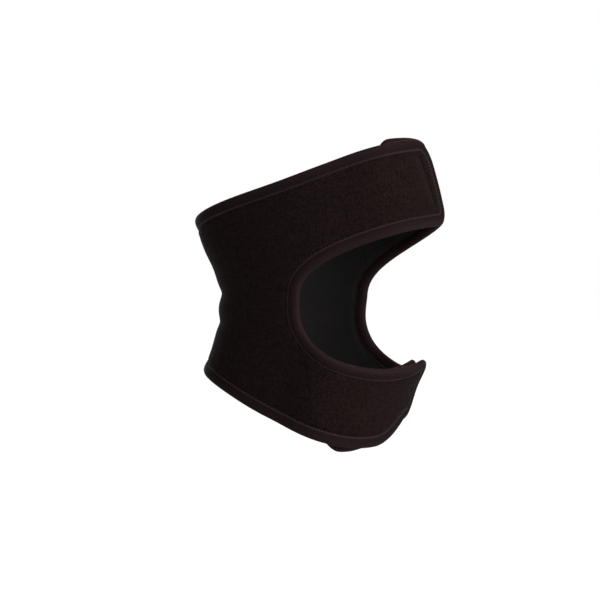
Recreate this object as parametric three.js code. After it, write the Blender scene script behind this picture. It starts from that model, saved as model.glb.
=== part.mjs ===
// Patella strap: a soft wrap with one strap above and one strap below its open front.
// It has the form in which it is worn, bent by about 45 degrees.
// Millimetres. +X is the open front, -Y the near side, +Z up.
// The origin is inside the wrap, in the middle of its section at the opening.
//
// Every point of the cloth has an angle and a share. The angle is in degrees from the open front,
// 90 at the near side, 180 at the back, 270 at the far side; it goes below 0 and above 360 where
// the straps lap. The share is 0 at the top edge and 1 at the bottom edge, and its sections tilt
// from the top to the bottom.

import * as THREE from "three";

// The worn form, under the cloth
const KNEE_DEPTH = 117.5; // front to back
const KNEE_WIDTH = 109; // side to side
const WRAP_HEIGHT = 160; // from the top edge to the bottom edge, at the front

// The panel
const WALL = 3.5; // foam rubber with a knit face on both sides
const EDGE_WALL = 2; // the same cloth where the tape and its stitches press it flat
const BEVEL = 2.5; // from the pressed edge to the full wall
const EDGE_ROUND = 0.6; // rounding of the cut edge
const UPPER_STRAP = 41; // width of the strap above the opening, at the front
const LOWER_STRAP = 41; // width of the strap below the opening, at the front
const LOWER_TAPER = 14; // how far the near lower strap's bottom edge rises to its end
const FOLD_DEPTH = 1.4; // of the deepest fold at the back
const RAMP = 28; // length over which a near strap climbs on to the far strap

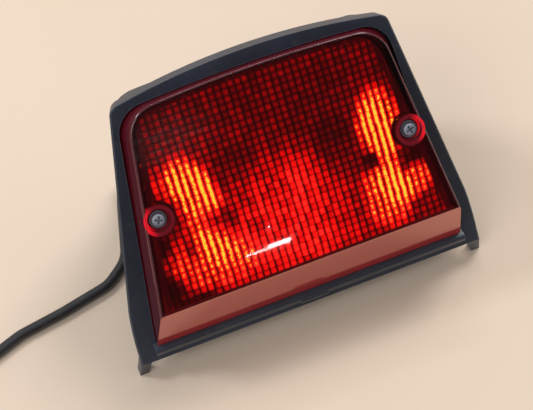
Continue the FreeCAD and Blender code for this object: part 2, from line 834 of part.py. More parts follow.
def bulb_holder(side, sign):
    """The plated sleeve that the bulb's cap locks into, with its two open slots."""
    label = "bulb_holder_" + side
    inner = sized("cap_radius") + 0.2
    outer = sized("holder_radius")
    body = tube(label, outer, inner, -14.0, 6.0)
    slot = polygon_sketch(body, "Slot", "XY_Plane", [(-11, -1.3), (11, -1.3), (11, 1.3), (-11, 1.3)], -2.0)
    pocket(body, slot, 13.0)
    place(body, label, socket_frame(sign))


CAP_RIM = -14.9
GLASS_END = -15.0
NECK_RADIUS = 7.0


def cylinder(name, radius, low, high, x=0.0, y=0.0):
    """A Part cylinder along its own Z axis."""
    item = doc.addObject("Part::Cylinder", name)
    radius = as_size(radius)
    item.Radius = radius.value
    if "Dimensions." in radius.text:
        item.setExpression("Radius", radius.text)
    item.Height = high - low
    item.Placement = Placement(Vector(x, y, low), Rotation())
    return item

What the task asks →
Return only the lines from the beginning of the material up to and including the line with "const WRAP_HEIGHT = 160;", exactly as written.

Task answer →
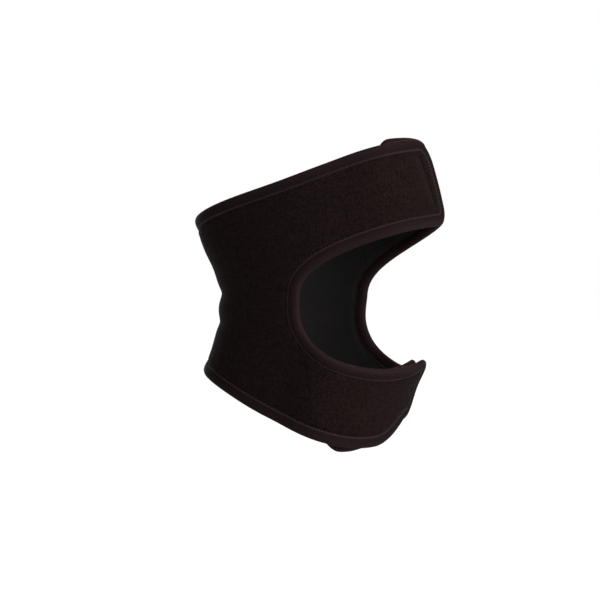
Recreate this object as parametric three.js code. After it, write the Blender scene script behind this picture. It starts from that model, saved as model.glb.
=== part.mjs ===
// Patella strap: a soft wrap with one strap above and one strap below its open front.
// It has the form in which it is worn, bent by about 45 degrees.
// Millimetres. +X is the open front, -Y the near side, +Z up.
// The origin is inside the wrap, in the middle of its section at the opening.
//
// Every point of the cloth has an angle and a share. The angle is in degrees from the open front,
// 90 at the near side, 180 at the back, 270 at the far side; it goes below 0 and above 360 where
// the straps lap. The share is 0 at the top edge and 1 at the bottom edge, and its sections tilt
// from the top to the bottom.

import * as THREE from "three";

// The worn form, under the cloth
const KNEE_DEPTH = 117.5; // front to back
const KNEE_WIDTH = 109; // side to side
const WRAP_HEIGHT = 160; // from the top edge to the bottom edge, at the front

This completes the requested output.